** Begin **
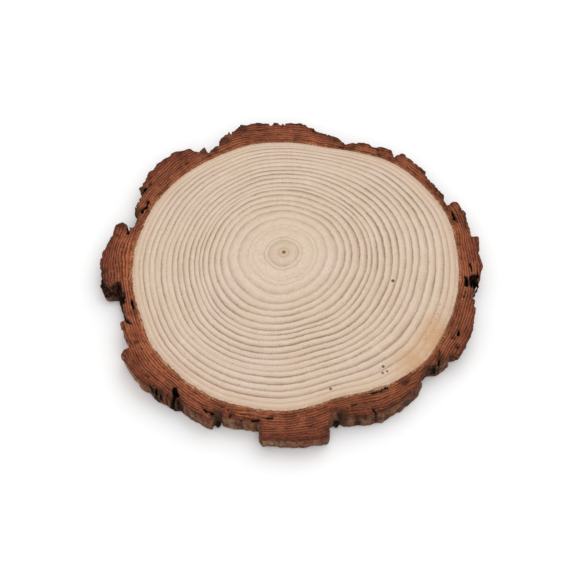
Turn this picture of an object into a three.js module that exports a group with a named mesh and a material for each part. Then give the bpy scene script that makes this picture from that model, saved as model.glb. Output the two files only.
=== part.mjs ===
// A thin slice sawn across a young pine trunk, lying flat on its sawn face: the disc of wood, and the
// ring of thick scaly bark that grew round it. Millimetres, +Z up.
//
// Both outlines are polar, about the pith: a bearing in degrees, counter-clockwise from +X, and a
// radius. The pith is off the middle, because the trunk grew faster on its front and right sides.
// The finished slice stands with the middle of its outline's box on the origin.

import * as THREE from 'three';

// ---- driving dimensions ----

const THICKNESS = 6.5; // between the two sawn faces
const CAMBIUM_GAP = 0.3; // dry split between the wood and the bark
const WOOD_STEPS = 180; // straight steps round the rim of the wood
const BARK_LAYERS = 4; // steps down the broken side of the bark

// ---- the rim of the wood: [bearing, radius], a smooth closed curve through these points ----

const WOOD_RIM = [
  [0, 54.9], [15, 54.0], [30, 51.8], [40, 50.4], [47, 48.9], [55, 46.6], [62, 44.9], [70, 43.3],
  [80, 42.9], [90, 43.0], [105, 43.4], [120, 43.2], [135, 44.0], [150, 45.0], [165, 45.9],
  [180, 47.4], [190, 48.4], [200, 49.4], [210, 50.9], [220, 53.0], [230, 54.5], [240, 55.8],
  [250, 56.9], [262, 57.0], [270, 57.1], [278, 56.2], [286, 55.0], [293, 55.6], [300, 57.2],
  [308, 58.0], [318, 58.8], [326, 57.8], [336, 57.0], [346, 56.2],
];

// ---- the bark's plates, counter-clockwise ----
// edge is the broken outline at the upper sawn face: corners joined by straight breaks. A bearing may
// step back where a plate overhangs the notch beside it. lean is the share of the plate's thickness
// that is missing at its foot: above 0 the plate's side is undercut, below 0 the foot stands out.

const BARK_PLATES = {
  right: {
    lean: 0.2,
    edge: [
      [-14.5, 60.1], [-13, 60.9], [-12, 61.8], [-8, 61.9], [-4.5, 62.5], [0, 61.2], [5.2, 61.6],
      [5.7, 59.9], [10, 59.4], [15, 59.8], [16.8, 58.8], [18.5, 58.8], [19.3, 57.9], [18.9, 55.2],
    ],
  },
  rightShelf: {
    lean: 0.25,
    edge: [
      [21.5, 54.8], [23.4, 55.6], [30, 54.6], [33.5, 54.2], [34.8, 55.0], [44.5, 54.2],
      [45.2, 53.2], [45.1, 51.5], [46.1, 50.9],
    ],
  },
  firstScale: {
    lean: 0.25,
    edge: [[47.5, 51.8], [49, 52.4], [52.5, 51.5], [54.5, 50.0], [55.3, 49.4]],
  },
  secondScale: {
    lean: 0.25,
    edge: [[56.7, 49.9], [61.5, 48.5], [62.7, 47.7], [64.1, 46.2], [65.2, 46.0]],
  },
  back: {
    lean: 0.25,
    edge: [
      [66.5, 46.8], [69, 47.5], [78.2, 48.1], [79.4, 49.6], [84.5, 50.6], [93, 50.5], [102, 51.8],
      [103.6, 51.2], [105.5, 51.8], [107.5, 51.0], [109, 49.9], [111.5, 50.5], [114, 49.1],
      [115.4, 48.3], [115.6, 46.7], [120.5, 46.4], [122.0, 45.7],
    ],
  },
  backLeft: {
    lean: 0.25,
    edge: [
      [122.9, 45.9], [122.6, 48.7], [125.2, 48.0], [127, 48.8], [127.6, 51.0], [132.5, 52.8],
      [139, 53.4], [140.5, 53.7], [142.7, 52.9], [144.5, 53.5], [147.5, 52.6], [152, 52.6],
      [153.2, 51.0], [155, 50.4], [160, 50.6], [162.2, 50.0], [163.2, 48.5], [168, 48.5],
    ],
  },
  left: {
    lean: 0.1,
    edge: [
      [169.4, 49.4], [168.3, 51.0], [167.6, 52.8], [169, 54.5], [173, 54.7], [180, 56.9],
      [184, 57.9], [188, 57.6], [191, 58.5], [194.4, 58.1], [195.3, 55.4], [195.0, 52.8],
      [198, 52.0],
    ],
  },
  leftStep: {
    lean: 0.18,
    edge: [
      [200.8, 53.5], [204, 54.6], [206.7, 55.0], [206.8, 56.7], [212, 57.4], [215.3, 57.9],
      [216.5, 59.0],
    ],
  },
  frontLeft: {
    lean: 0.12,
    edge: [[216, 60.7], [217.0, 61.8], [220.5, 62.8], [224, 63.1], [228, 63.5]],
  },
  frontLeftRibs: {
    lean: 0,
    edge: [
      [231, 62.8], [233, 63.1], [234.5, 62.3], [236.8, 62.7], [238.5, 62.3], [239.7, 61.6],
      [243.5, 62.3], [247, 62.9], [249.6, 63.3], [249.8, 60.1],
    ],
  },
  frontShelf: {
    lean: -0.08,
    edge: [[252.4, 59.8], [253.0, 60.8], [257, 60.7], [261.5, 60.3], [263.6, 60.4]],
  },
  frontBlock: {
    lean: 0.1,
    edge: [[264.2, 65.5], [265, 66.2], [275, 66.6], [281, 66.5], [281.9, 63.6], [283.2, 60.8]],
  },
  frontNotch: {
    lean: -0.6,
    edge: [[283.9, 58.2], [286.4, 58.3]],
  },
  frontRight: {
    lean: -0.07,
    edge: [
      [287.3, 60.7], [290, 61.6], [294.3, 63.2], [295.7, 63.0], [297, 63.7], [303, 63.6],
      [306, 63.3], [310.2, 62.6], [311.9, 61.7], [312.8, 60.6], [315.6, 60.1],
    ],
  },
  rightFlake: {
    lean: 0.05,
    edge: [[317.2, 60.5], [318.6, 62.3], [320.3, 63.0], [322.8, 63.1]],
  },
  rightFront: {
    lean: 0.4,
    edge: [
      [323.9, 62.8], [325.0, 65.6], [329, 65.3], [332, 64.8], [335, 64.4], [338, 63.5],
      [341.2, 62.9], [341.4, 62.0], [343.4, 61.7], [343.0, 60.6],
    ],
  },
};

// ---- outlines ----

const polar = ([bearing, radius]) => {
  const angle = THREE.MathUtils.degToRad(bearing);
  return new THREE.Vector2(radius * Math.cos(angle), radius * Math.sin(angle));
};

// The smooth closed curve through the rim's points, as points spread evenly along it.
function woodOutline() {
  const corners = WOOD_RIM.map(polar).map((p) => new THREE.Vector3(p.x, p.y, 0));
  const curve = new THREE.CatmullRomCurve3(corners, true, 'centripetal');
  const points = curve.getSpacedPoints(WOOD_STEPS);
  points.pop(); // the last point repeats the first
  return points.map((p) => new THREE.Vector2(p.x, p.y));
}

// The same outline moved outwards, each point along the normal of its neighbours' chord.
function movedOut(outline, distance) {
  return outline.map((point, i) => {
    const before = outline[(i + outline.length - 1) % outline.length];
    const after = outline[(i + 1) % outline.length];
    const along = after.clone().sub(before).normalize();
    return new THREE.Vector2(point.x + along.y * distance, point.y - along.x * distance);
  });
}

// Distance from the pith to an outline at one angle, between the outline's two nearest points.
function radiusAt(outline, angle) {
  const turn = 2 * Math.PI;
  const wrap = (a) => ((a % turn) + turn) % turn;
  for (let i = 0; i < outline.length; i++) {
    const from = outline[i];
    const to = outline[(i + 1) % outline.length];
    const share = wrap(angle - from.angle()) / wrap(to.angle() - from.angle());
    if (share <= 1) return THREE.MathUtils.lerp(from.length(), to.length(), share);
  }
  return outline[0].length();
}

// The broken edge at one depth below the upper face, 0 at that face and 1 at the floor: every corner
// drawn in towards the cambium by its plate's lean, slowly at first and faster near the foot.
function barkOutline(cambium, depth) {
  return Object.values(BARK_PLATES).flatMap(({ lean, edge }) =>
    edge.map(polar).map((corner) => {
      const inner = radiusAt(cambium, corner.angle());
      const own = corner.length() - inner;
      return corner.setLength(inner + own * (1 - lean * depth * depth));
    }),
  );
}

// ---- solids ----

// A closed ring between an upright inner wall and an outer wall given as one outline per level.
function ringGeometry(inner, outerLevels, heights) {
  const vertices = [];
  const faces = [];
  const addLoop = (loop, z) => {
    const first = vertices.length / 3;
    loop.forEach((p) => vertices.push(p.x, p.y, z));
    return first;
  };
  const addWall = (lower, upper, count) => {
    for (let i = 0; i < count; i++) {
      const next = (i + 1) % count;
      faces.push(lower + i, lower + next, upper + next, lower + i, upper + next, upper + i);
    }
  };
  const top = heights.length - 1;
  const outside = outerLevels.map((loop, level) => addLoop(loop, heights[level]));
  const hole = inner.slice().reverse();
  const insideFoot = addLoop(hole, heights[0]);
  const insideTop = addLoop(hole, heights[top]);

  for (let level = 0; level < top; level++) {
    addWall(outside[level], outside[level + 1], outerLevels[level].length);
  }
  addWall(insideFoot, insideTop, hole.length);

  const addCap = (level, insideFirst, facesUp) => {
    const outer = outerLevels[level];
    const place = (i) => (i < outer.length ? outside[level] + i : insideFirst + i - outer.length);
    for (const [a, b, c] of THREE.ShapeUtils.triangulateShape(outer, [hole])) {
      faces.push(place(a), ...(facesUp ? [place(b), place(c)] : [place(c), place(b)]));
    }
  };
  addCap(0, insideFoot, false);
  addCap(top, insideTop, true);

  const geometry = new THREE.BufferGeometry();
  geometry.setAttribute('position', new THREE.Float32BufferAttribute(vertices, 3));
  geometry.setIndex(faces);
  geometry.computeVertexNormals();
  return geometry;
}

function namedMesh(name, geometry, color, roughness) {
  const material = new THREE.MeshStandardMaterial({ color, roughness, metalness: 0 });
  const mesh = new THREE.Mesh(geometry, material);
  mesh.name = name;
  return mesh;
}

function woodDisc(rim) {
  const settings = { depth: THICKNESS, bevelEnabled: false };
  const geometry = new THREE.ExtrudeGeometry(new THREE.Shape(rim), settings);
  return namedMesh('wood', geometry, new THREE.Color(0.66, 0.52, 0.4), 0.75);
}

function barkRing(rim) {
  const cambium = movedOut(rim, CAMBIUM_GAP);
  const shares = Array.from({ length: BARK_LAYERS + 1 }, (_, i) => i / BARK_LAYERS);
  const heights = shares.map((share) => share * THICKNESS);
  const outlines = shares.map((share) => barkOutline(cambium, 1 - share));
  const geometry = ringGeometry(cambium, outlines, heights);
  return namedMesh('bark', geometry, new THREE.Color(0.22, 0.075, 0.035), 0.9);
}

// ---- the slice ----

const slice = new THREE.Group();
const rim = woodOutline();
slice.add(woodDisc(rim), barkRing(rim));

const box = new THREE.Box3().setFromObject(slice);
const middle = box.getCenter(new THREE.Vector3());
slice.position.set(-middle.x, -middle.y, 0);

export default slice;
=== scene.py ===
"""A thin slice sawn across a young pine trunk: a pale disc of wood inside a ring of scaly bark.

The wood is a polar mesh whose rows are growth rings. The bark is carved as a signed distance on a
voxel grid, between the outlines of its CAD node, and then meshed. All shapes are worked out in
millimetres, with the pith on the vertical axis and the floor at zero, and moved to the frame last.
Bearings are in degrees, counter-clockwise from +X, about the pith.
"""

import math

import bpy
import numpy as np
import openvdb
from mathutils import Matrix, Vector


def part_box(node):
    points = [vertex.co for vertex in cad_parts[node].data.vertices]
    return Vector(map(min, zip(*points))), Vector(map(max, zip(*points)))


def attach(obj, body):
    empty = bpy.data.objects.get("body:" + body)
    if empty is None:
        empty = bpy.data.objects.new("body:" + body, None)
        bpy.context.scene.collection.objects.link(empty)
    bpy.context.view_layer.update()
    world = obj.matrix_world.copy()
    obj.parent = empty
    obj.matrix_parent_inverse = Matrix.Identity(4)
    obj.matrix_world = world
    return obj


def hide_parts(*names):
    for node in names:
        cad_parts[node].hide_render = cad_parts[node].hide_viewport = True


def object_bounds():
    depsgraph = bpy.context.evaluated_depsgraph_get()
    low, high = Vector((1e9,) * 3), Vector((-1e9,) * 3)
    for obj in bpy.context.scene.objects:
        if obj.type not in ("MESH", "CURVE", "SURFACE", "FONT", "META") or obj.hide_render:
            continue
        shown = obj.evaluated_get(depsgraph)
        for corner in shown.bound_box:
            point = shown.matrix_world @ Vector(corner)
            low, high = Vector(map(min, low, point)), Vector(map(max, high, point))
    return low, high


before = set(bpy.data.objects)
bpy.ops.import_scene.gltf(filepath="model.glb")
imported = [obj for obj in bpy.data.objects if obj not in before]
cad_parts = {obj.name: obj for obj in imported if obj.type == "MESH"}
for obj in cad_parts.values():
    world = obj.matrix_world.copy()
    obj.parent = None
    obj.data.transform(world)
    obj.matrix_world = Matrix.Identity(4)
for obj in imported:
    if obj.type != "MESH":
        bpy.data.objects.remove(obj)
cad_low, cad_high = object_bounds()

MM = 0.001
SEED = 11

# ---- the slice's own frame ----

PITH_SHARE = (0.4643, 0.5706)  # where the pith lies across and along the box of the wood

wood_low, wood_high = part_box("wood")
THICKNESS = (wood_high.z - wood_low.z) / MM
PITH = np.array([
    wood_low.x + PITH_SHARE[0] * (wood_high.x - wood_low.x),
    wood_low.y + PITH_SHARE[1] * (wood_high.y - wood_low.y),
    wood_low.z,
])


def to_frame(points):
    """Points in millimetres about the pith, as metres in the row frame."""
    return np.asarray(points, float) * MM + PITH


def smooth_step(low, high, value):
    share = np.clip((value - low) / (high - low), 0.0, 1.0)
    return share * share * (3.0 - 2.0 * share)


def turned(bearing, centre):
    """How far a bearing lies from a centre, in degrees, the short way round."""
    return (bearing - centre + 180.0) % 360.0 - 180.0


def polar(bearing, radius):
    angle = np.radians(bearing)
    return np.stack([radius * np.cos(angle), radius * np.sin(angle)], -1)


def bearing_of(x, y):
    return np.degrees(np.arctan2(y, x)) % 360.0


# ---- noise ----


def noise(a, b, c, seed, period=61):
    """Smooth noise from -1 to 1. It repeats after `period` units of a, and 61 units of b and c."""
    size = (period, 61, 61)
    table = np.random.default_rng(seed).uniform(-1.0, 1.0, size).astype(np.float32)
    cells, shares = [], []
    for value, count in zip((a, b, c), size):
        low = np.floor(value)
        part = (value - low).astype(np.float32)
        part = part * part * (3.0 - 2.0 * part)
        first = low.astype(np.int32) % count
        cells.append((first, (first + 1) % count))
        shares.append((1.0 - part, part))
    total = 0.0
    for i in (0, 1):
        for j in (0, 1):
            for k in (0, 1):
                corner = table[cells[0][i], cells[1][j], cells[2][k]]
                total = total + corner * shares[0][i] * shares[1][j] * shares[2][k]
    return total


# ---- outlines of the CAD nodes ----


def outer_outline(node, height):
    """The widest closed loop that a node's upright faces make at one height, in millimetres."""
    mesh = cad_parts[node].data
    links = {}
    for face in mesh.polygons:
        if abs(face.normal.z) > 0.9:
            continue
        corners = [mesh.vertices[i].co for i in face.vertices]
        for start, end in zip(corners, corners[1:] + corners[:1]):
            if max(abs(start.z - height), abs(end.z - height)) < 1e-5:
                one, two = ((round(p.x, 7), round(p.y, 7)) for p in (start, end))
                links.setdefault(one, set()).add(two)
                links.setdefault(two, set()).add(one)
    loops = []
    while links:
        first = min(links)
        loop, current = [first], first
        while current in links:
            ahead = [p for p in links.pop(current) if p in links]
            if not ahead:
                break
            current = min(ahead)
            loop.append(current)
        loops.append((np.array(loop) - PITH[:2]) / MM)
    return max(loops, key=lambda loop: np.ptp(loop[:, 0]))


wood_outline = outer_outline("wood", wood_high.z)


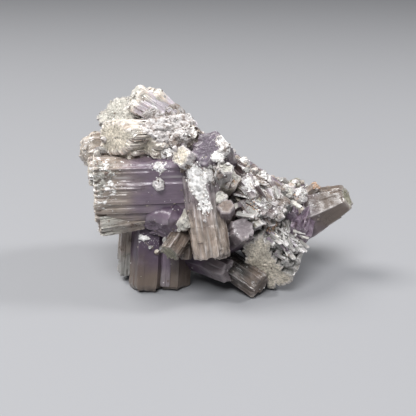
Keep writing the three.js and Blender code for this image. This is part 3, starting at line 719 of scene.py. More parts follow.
** End **
▶ _TASK BRIEF_: Among the entries above, find the line with "imported = [obj" and the line with "return share *"; give again exactly these two lines and all lines between them.

▶ _OUTPUT_:
imported = [obj for obj in bpy.data.objects if obj not in before]
cad_parts = {obj.name: obj for obj in imported if obj.type == "MESH"}
for obj in cad_parts.values():
    world = obj.matrix_world.copy()
    obj.parent = None
    obj.data.transform(world)
    obj.matrix_world = Matrix.Identity(4)
for obj in imported:
    if obj.type != "MESH":
        bpy.data.objects.remove(obj)
cad_low, cad_high = object_bounds()

MM = 0.001
SEED = 11

# ---- the slice's own frame ----

PITH_SHARE = (0.4643, 0.5706)  # where the pith lies across and along the box of the wood

wood_low, wood_high = part_box("wood")
THICKNESS = (wood_high.z - wood_low.z) / MM
PITH = np.array([
    wood_low.x + PITH_SHARE[0] * (wood_high.x - wood_low.x),
    wood_low.y + PITH_SHARE[1] * (wood_high.y - wood_low.y),
    wood_low.z,
])


def to_frame(points):
    """Points in millimetres about the pith, as metres in the row frame."""
    return np.asarray(points, float) * MM + PITH


def smooth_step(low, high, value):
    share = np.clip((value - low) / (high - low), 0.0, 1.0)
    return share * share * (3.0 - 2.0 * share)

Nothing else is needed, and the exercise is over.